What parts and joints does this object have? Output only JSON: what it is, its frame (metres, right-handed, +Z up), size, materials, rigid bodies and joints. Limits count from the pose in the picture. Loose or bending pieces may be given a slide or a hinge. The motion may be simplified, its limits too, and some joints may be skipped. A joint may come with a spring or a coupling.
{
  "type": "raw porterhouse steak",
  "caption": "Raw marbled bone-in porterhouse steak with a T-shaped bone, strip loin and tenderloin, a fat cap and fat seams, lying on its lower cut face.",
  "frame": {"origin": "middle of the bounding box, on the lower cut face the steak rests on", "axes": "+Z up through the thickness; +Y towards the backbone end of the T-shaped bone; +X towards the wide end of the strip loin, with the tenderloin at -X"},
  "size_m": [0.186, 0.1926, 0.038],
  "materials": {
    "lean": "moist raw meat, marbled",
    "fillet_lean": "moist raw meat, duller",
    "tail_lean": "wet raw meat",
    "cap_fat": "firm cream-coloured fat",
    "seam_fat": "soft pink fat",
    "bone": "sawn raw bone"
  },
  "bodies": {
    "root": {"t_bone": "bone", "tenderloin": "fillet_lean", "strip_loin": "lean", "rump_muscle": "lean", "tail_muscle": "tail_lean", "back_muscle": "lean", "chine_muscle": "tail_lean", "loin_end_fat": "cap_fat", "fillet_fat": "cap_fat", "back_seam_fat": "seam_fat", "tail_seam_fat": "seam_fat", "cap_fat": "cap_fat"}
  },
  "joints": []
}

——————————

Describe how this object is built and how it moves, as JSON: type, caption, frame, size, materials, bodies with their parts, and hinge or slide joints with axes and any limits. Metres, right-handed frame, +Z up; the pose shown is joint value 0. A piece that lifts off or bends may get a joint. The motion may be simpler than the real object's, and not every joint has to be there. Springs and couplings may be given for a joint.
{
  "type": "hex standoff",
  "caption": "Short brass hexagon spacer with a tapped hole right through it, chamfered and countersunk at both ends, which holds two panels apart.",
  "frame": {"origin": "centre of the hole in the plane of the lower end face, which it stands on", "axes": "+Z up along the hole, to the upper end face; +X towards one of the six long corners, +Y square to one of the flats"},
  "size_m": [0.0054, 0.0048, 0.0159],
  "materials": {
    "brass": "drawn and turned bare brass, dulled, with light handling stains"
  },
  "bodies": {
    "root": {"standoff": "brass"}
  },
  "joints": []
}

——————————

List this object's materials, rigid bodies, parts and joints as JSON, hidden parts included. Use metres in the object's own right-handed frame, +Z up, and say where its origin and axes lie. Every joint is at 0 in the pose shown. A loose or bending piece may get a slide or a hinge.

——————————

* [Problem]:
Identify every line where the string "shown" appears.

* [Answer to the exercise]:
Describe how this object is built and how it moves, as JSON: type, caption, frame, size, materials, bodies with their parts, and hinge or slide joints with axes and any limits. Metres, right-handed frame, +Z up; the pose shown is joint value 0. A piece that lifts off or bends may get a joint. The motion may be simpler than the real object's, and not every joint has to be there. Springs and couplings may be given for a joint.
List this object's materials, rigid bodies, parts and joints as JSON, hidden parts included. Use metres in the object's own right-handed frame, +Z up, and say where its origin and axes lie. Every joint is at 0 in the pose shown. A loose or bending piece may get a slide or a hinge.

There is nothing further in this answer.